> On Mon, Jan 07, 2002 at 05:56:25AM -0500, Ben Logan wrote:
>> Hello,
>> 
>> If I'm not mistaken, the Redhat kernels do provide ext3 support, but
>> only as a module.  Since you want your root filesystem to be mounted
>> ext3, you'll need ext3 support compiled into the kernel (or perhaps
>> you can get around it with ramdisks or something, but I wouldn't know
>> how).  If you have any other filesystems (for example, /boot or
>> /home), you can try converting them.  That's what I did--/boot, /home,
>> and /usr/share (I think) were all successfully mounted as ext3, but /
>> wasn't.
>> 
> The above is correct that the 2.4.9-12 kernel has ext3 as a
> module. To use it on the / partition you need to have a initrd
> file created by a cammand like:
> mkinitrd --with=ext3 initrd-2.4.9-12.img 2.4.9-12
> -------------------------------------------
> Aaron Konstam

Thanks again!

Well - yes that worked fine - once I worked out that lilo doesn't
HAVE to use an initrd - my machine didn't have one coz it is IDE
and no extra hardware requireing one (which I guess is pretty
standard these days?
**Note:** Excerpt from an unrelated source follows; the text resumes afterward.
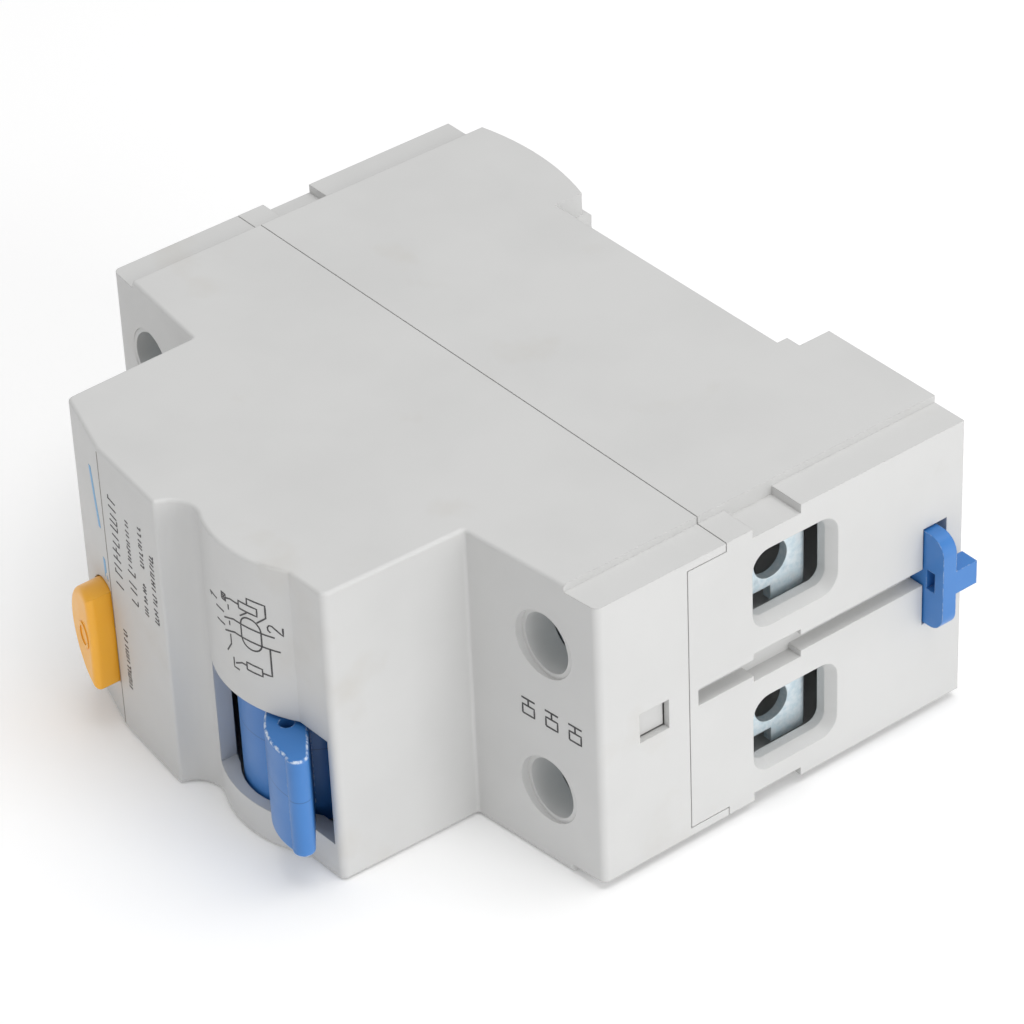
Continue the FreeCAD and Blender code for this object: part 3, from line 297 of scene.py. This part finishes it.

Maybe RedHat should put a 1 line comment in
the kernel upgrade doc for people as stupid as me not to notice
I don't have a initrd line in my lilo.conf :-)

Finally ... ext3 on / on 7.1

Now to update all the other machines so the next power fail doesn't
cause the drama the last one did :-)
-- 
-Cheers & Much Thanks
-Andrew

MS ... if only he hadn't been hang gliding!